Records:
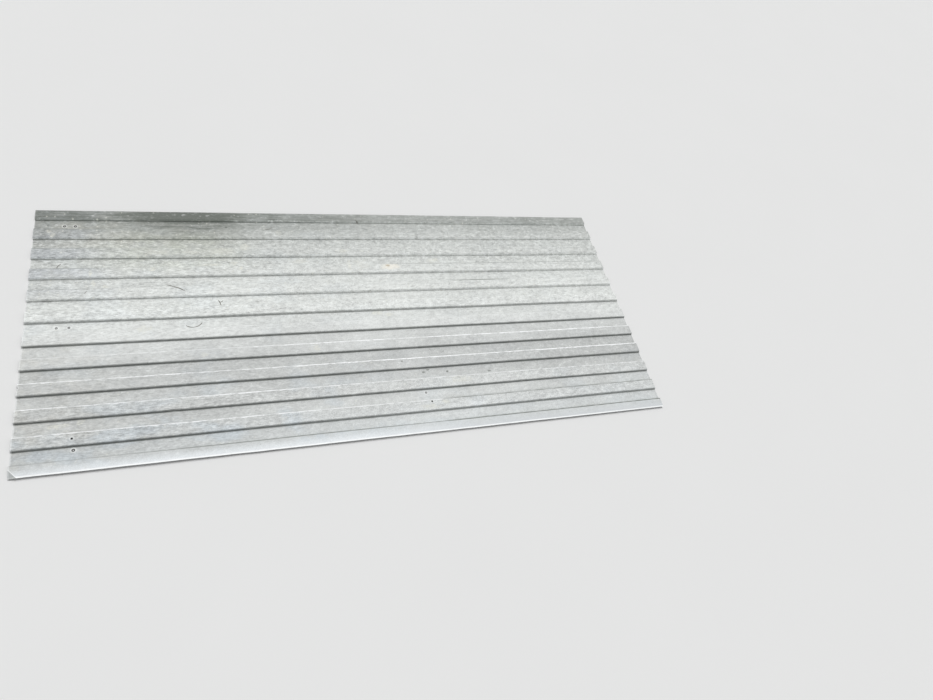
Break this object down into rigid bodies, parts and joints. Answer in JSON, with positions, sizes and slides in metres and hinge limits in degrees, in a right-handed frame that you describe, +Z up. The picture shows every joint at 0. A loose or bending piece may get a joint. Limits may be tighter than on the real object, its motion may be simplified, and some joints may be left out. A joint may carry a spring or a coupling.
{
  "type": "corrugated metal sheet",
  "caption": "Long galvanised steel sheet with shallow trapezoidal ribs, for walls, roofs and fences, weathered, with old screw holes and a bent corner.",
  "frame": {"origin": "centre of the sheet's outline, on the floor that the valleys lie on", "axes": "+X along the ribs, towards the end without holes; +Y across the ribs, towards the upper edge in the picture; +Z up, on the side of the crests"},
  "size_m": [2.5, 1.14, 0.0095],
  "materials": {
    "galvanised_steel": "weathered hot-dip zinc, dull pale grey, mottled"
  },
  "bodies": {
    "root": {"corrugated_sheet": "galvanised_steel"}
  },
  "joints": []
}
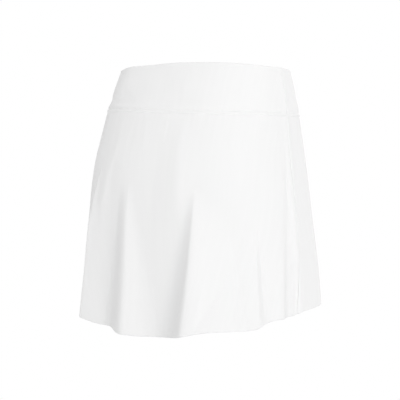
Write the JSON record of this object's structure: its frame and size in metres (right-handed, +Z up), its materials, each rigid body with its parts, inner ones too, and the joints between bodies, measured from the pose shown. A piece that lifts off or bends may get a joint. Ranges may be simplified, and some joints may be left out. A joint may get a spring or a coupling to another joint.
{
  "type": "tennis skirt",
  "caption": "Hollow worn-form tennis skirt: a wide shaped waistband over a short flared skirt that hangs in soft flutes, longer at the back.",
  "frame": {"origin": "centre of the waist opening, at the mean height of the top edge, where the wearer's waist holds the skirt", "axes": "+X towards the wearer's left, +Y towards the back, +Z up"},
  "size_m": [0.3566, 0.3054, 0.3731],
  "materials": {
    "band_knit": "smooth white stretch knit, doubled, fine vertical wales, matte with a soft sheen",
    "skirt_knit": "smooth white stretch knit, single layer, fine vertical wales, matte with a soft sheen"
  },
  "bodies": {
    "root": {"waistband_back": "band_knit", "waistband_front": "band_knit", "skirt_back": "skirt_knit", "skirt_front": "skirt_knit"}
  },
  "joints": []
}
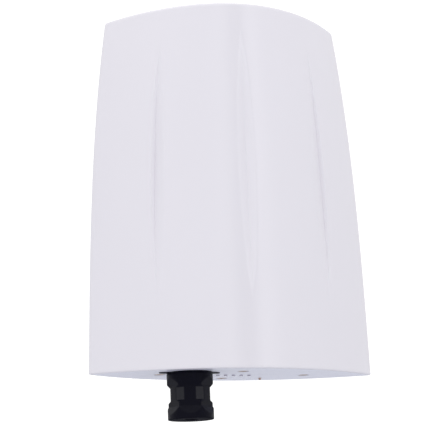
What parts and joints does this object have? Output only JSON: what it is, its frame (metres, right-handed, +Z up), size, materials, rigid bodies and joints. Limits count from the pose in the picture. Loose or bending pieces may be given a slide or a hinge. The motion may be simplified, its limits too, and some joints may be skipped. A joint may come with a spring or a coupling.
{
  "type": "yagi antenna",
  "caption": "Outdoor antenna unit: lens-shaped tapered white radome with three leaf grooves over a small yagi array, screwed base cover with indicator row and a black cable gland.",
  "frame": {"origin": "centre of the square mounting pad on the back of the radome", "axes": "+Z up along the radome, towards its narrow end; +Y out of the mounting pad, away from the front; +X to the right seen from the front"},
  "size_m": [0.1838, 0.0724, 0.2551],
  "materials": {
    "radome_white": "semi-gloss UV-stable moulded plastic",
    "cover_white": "semi-gloss moulded plastic",
    "gland_black": "satin black nylon",
    "seal_rubber": "matte black rubber",
    "screw_steel": "stainless steel, slightly dulled",
    "insert_brass": "machined brass",
    "vent_grey": "satin plastic",
    "carrier_plastic": "dark grey moulded plastic",
    "board_green": "green solder mask",
    "shield_tin": "tin-plated steel",
    "jack_plastic": "black moulded plastic",
    "led_lens": "clear LED resin",
    "light_pipe_clear": "clear acrylic, dark behind",
    "array_aluminium": "drawn aluminium",
    "coax_sheath": "black sheath"
  },
  "bodies": {
    "housing": {"base_cover": "cover_white", "board_screws": "screw_steel", "boom": "array_aluminium", "boom_screws": "screw_steel", "bracket_inserts": "insert_brass", "breather_vent": "vent_grey", "carrier": "carrier_plastic", "coax_jack": "insert_brass", "cover_gasket": "seal_rubber", "cover_inserts": "insert_brass", "cover_screws": "screw_steel", "director_1": "array_aluminium", "director_2": "array_aluminium", "director_3": "array_aluminium", "driven_element": "array_aluminium", "element_clamps": "carrier_plastic", "ethernet_jack": "jack_plastic", "feed_board": "board_green", "feed_coax": "coax_sheath", "foot_screws": "screw_steel", "gland_body": "gland_black", "gland_gasket": "seal_rubber", "gland_locknut": "gland_black", "indicator_leds": "led_lens", "light_pipe": "light_pipe_clear", "radio_board": "board_green", "radome": "radome_white", "reflector": "array_aluminium", "rf_shield": "shield_tin"},
    "gland_clamp": {"gland_seal": "seal_rubber", "gland_split_ring": "gland_black"},
    "gland_nut": {"gland_nut": "gland_black"}
  },
  "joints": [
    {"name": "nut_travel", "type": "slide", "parent": "housing", "child": "gland_clamp", "axis": [0, 0, -1], "range_m": [0, 0.009]},
    {"name": "nut_turn", "type": "hinge", "parent": "gland_clamp", "child": "gland_nut", "pos_m": [-0.0322, -0.047, -0.125], "axis": [0, 0, -1], "range_deg": [0, 2160]}
  ],
  "couplings": [
    {"joint": "nut_turn", "follows": "nut_travel", "rad_per_m": 4188.8}
  ]
}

* Job:
Output every record above exactly as it appears.

* Complete answer:
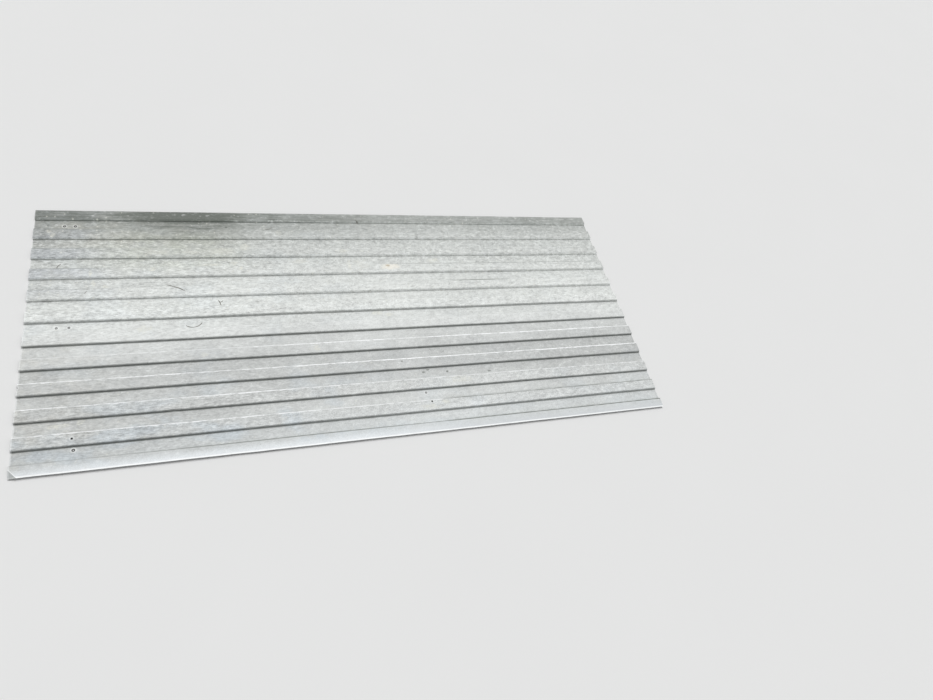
Break this object down into rigid bodies, parts and joints. Answer in JSON, with positions, sizes and slides in metres and hinge limits in degrees, in a right-handed frame that you describe, +Z up. The picture shows every joint at 0. A loose or bending piece may get a joint. Limits may be tighter than on the real object, its motion may be simplified, and some joints may be left out. A joint may carry a spring or a coupling.
{
  "type": "corrugated metal sheet",
  "caption": "Long galvanised steel sheet with shallow trapezoidal ribs, for walls, roofs and fences, weathered, with old screw holes and a bent corner.",
  "frame": {"origin": "centre of the sheet's outline, on the floor that the valleys lie on", "axes": "+X along the ribs, towards the end without holes; +Y across the ribs, towards the upper edge in the picture; +Z up, on the side of the crests"},
  "size_m": [2.5, 1.14, 0.0095],
  "materials": {
    "galvanised_steel": "weathered hot-dip zinc, dull pale grey, mottled"
  },
  "bodies": {
    "root": {"corrugated_sheet": "galvanised_steel"}
  },
  "joints": []
}
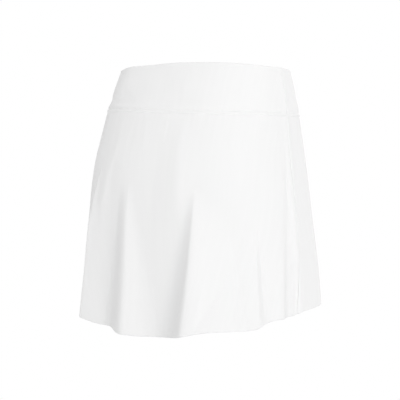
Write the JSON record of this object's structure: its frame and size in metres (right-handed, +Z up), its materials, each rigid body with its parts, inner ones too, and the joints between bodies, measured from the pose shown. A piece that lifts off or bends may get a joint. Ranges may be simplified, and some joints may be left out. A joint may get a spring or a coupling to another joint.
{
  "type": "tennis skirt",
  "caption": "Hollow worn-form tennis skirt: a wide shaped waistband over a short flared skirt that hangs in soft flutes, longer at the back.",
  "frame": {"origin": "centre of the waist opening, at the mean height of the top edge, where the wearer's waist holds the skirt", "axes": "+X towards the wearer's left, +Y towards the back, +Z up"},
  "size_m": [0.3566, 0.3054, 0.3731],
  "materials": {
    "band_knit": "smooth white stretch knit, doubled, fine vertical wales, matte with a soft sheen",
    "skirt_knit": "smooth white stretch knit, single layer, fine vertical wales, matte with a soft sheen"
  },
  "bodies": {
    "root": {"waistband_back": "band_knit", "waistband_front": "band_knit", "skirt_back": "skirt_knit", "skirt_front": "skirt_knit"}
  },
  "joints": []
}
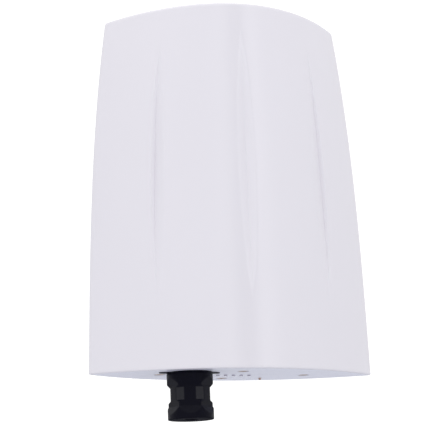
What parts and joints does this object have? Output only JSON: what it is, its frame (metres, right-handed, +Z up), size, materials, rigid bodies and joints. Limits count from the pose in the picture. Loose or bending pieces may be given a slide or a hinge. The motion may be simplified, its limits too, and some joints may be skipped. A joint may come with a spring or a coupling.
{
  "type": "yagi antenna",
  "caption": "Outdoor antenna unit: lens-shaped tapered white radome with three leaf grooves over a small yagi array, screwed base cover with indicator row and a black cable gland.",
  "frame": {"origin": "centre of the square mounting pad on the back of the radome", "axes": "+Z up along the radome, towards its narrow end; +Y out of the mounting pad, away from the front; +X to the right seen from the front"},
  "size_m": [0.1838, 0.0724, 0.2551],
  "materials": {
    "radome_white": "semi-gloss UV-stable moulded plastic",
    "cover_white": "semi-gloss moulded plastic",
    "gland_black": "satin black nylon",
    "seal_rubber": "matte black rubber",
    "screw_steel": "stainless steel, slightly dulled",
    "insert_brass": "machined brass",
    "vent_grey": "satin plastic",
    "carrier_plastic": "dark grey moulded plastic",
    "board_green": "green solder mask",
    "shield_tin": "tin-plated steel",
    "jack_plastic": "black moulded plastic",
    "led_lens": "clear LED resin",
    "light_pipe_clear": "clear acrylic, dark behind",
    "array_aluminium": "drawn aluminium",
    "coax_sheath": "black sheath"
  },
  "bodies": {
    "housing": {"base_cover": "cover_white", "board_screws": "screw_steel", "boom": "array_aluminium", "boom_screws": "screw_steel", "bracket_inserts": "insert_brass", "breather_vent": "vent_grey", "carrier": "carrier_plastic", "coax_jack": "insert_brass", "cover_gasket": "seal_rubber", "cover_inserts": "insert_brass", "cover_screws": "screw_steel", "director_1": "array_aluminium", "director_2": "array_aluminium", "director_3": "array_aluminium", "driven_element": "array_aluminium", "element_clamps": "carrier_plastic", "ethernet_jack": "jack_plastic", "feed_board": "board_green", "feed_coax": "coax_sheath", "foot_screws": "screw_steel", "gland_body": "gland_black", "gland_gasket": "seal_rubber", "gland_locknut": "gland_black", "indicator_leds": "led_lens", "light_pipe": "light_pipe_clear", "radio_board": "board_green", "radome": "radome_white", "reflector": "array_aluminium", "rf_shield": "shield_tin"},
    "gland_clamp": {"gland_seal": "seal_rubber", "gland_split_ring": "gland_black"},
    "gland_nut": {"gland_nut": "gland_black"}
  },
  "joints": [
    {"name": "nut_travel", "type": "slide", "parent": "housing", "child": "gland_clamp", "axis": [0, 0, -1], "range_m": [0, 0.009]},
    {"name": "nut_turn", "type": "hinge", "parent": "gland_clamp", "child": "gland_nut", "pos_m": [-0.0322, -0.047, -0.125], "axis": [0, 0, -1], "range_deg": [0, 2160]}
  ],
  "couplings": [
    {"joint": "nut_turn", "follows": "nut_travel", "rad_per_m": 4188.8}
  ]
}